Whether that debate has ever really taken place is itself a matter of argument; but what is beyond dispute is that from the mid-70s on, scrutiny of the education system, and political intervention in its management, increased to unprecedented levels. As a result, the landscape of the "secret garden" was to be bulldozed beyond recognition, as the old haphazard arrangements were replaced by far more formal structures. The most prominent of these was the establishment under the 1988 Education Reform Act of a National Curriculum, divided into four 'Key Stages' with testing at the end of each. The Education (Schools) Act of 1992 introduced a rigorous national school inspection regime, managed by the Office for Standards in Education (Ofsted). Later in the same year the first national performance tables, designed to increase parental choice, were published for secondary schools, to be followed in 1996 by 'league tables' for primary schools as well.

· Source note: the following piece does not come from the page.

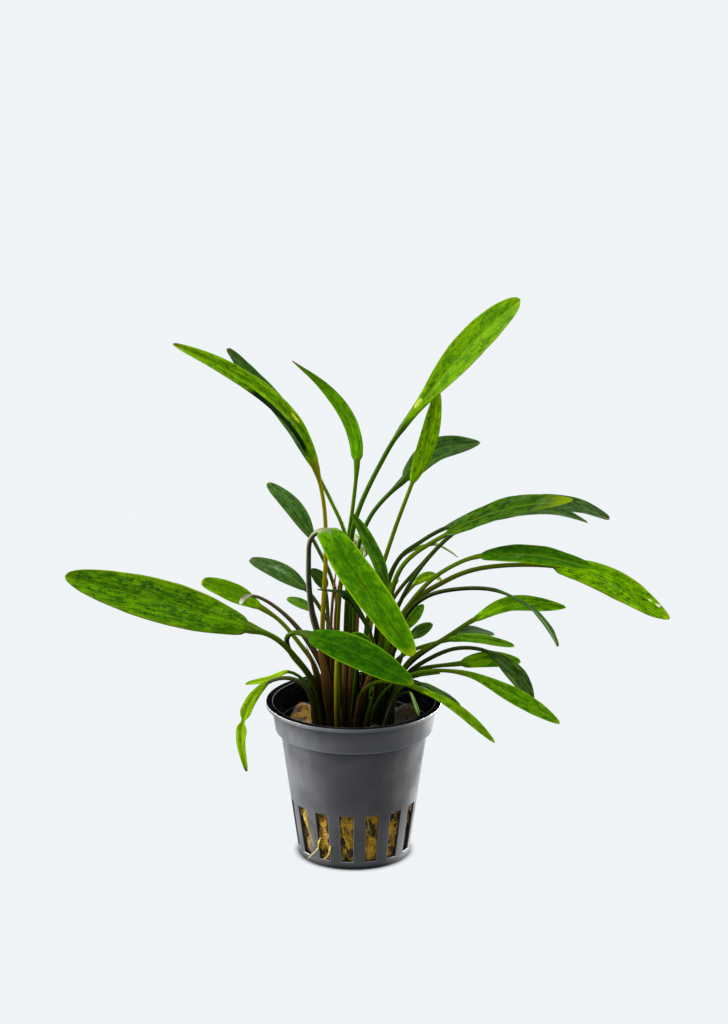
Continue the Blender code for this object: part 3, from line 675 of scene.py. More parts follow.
def rail_mesh(name, rows):
    """Writes rows of place, cross, up, half, thick, blade, along and reach as a line of points."""
    rail = polyline(name + "_rail", [row[0] for row in rows])
    columns = (("cross", "FLOAT_VECTOR", 1), ("up", "FLOAT_VECTOR", 1), ("half", "FLOAT", MM),
               ("thick", "FLOAT", MM), ("blade", "FLOAT", 1), ("along", "FLOAT", 1), ("reach", "FLOAT", MM))
    for column, (key, kind, unit) in enumerate(columns, 1):
        values = rail.attributes.new(key, kind, "POINT").data
        for item, row in zip(values, rows):
            if kind == "FLOAT":
                item.value = row[column] * unit
            else:
                item.vector = row[column]
    return rail


print("a rail carries eight things at each point")

# %% The rail of a leaf
BLADE_STEP, STALK_STEP = 1.0, 1.8  # mm between a rail's points
LEAST_BLADE_STEPS, LEAST_STALK_STEPS = 14, 6
TIP_CROWDING = 1.25  # over 1 draws a blade's points together at its tip
FLAT_FROM = 0.28  # the share of the blade in which the round stalk turns flat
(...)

All these measures had been put in place by Conservative administrations, but as the 1997 general election approached, the Opposition too were promising that 'education, education, education' would be at the top of their agenda in government. New Labour brought fresh vigour to the centralisation process, and the National Literacy and Numeracy Strategies, placing emphasis on performance targets and prescribing the detail of what was to happen at certain points of the primary school day, were introduced in England in 1998-9. (Scotland and Northern Ireland have their own, different systems.) The time for debate was over: schools must direct all their efforts towards the raising of educational standards, and those standards were to be defined by central government.